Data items
* START *
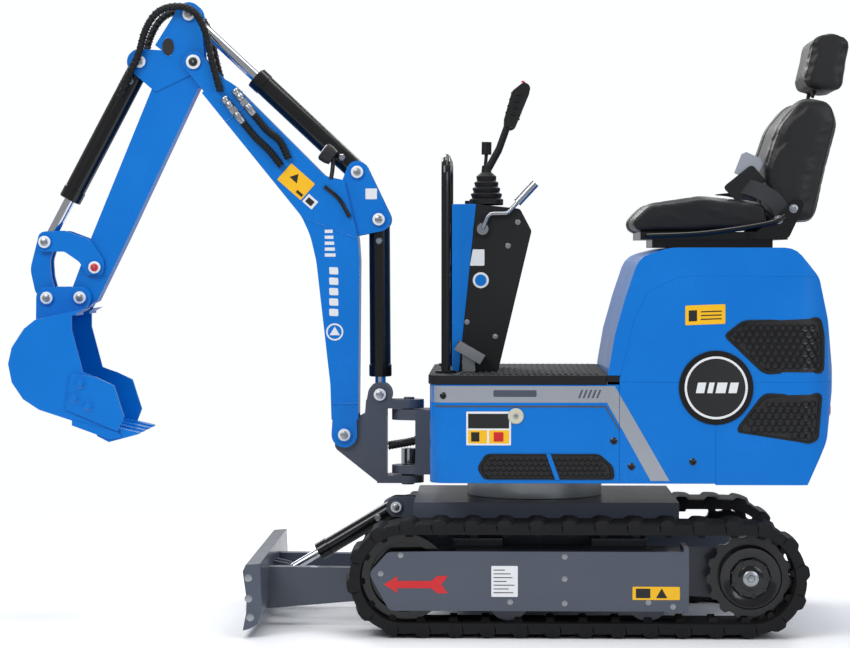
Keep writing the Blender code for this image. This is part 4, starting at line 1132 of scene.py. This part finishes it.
cushion("seat_cushion", 0.0035, (0.125,), 1)
cushion("seat_back", 0.0035, (0.125,), 1)
cushion("headrest", 0.003, (0.300,), 1)


# ---- Studio: a pale round floor, a white surround, and soft lights on every side ----

studio = bmesh.new()
bmesh.ops.create_circle(studio, cap_ends=True, radius=3.2, segments=96)
floor_mesh = bpy.data.meshes.new("floor")
studio.to_mesh(floor_mesh)
studio.free()
floor = bpy.data.objects.new("floor", floor_mesh)
floor_mesh.materials.append(surface("pale_floor", "#f6f7f8", 0.75, tint="#f3f4f6", gloss=0.2))
scene.collection.objects.link(floor)


def soft_light(name, place, target, width, height, power, colour="#ffffff"):
    data = bpy.data.lights.new(name, "AREA")
    data.shape = "RECTANGLE"
    data.size = width
    data.size_y = height
    data.energy = power
    data.color = linear(colour)[:3]
    lamp = bpy.data.objects.new(name, data)
    lamp.location = place
    lamp.rotation_euler = (Vector(target) - Vector(place)).to_track_quat("-Z", "Y").to_euler()
    scene.collection.objects.link(lamp)


soft_light("key", (-2.4, -4.2, 4.2), (0, 0, 0.7), 3.0, 2.2, 210)
soft_light("fill", (3.6, -4.0, 2.4), (0.2, 0, 0.7), 2.6, 2.2, 90, "#f2f6ff")
soft_light("top", (0.2, 0.2, 4.6), (0.1, 0, 0.5), 3.6, 2.6, 150)
soft_light("back", (-1.8, 4.2, 3.6), (0, 0, 0.6), 3.0, 2.2, 150)
soft_light("rim", (2.2, 3.0, 3.0), (0, 0, 0.9), 2.0, 1.6, 90)
world = bpy.data.worlds.new("studio")
world.use_nodes = True
path = add(world, "ShaderNodeLightPath").outputs["Is Camera Ray"]
level = add(world, "ShaderNodeMapRange", {"To Min": 0.55, "To Max": 1.5}, {"Value": path}).outputs["Result"]
world.node_tree.nodes["Background"].inputs["Color"].default_value = linear("#f4f6f9")
world.node_tree.links.new(level, world.node_tree.nodes["Background"].inputs["Strength"])
scene.world = world
scene.view_settings.view_transform = "Standard"
scene.view_settings.look = "None"
scene.view_settings.exposure = -0.45
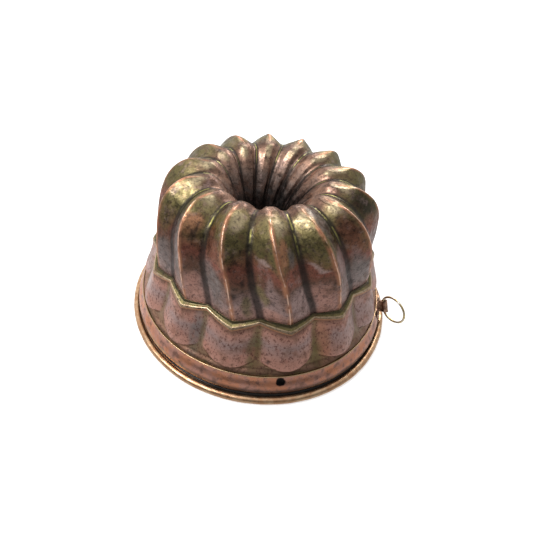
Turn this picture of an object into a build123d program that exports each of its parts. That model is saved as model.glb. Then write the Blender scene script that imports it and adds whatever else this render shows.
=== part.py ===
from build123d import *
from math import atan, cos, degrees, hypot, radians, sin, sqrt
import os

# Fluted copper ring mould (a Turk's head, or bundt pan), standing mouth down on its rolled rim.
# Frame: origin in the middle of the rim's base plane, +Z up through the crown. Millimetres.

# ---------------------------------------------------------------- driving dimensions

flutes = 14
pitch = 360 / flutes
first_crest = -99.5      # azimuth of one crest's foot, degrees
sheet = 1.0              # copper sheet
fit_gap = 0.12           # room between two sheets that are brazed or soldered together

rim_radius = 110.0       # outside of the rolled rim
roll_radius = 2.8        # outside of the roll
base_wear = 0.15         # depth of the flat that wear has put under the roll
roll_wrap = 230          # how far the sheet is wrapped past the bottom of the wire, degrees

band_top_z = 21.6        # top edge of the plain band
band_top_radius = 100.8
band_slope = 0.32        # growth of the band's radius for each mm down
bead_z = 8.8             # where the band turns in to its groove
groove_z = 5.9
groove_radius = 104.4    # outside of the band in the groove
lap = 7.5                # how far the skirt goes down inside the band

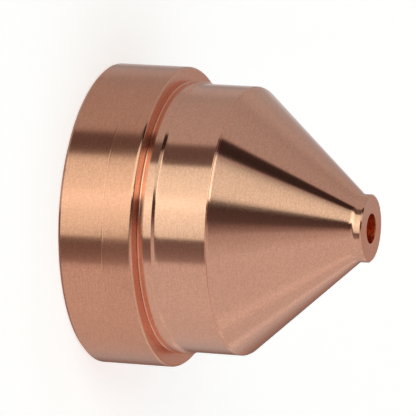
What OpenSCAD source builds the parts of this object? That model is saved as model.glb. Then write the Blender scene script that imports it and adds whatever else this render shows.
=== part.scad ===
* END *
[Exercise goal]
Reproduce only the lines running from the one with "What OpenSCAD source" through the final line of the listing above, both ends included.

[Finished exercise]
What OpenSCAD source builds the parts of this object? That model is saved as model.glb. Then write the Blender scene script that imports it and adds whatever else this render shows.
=== part.scad ===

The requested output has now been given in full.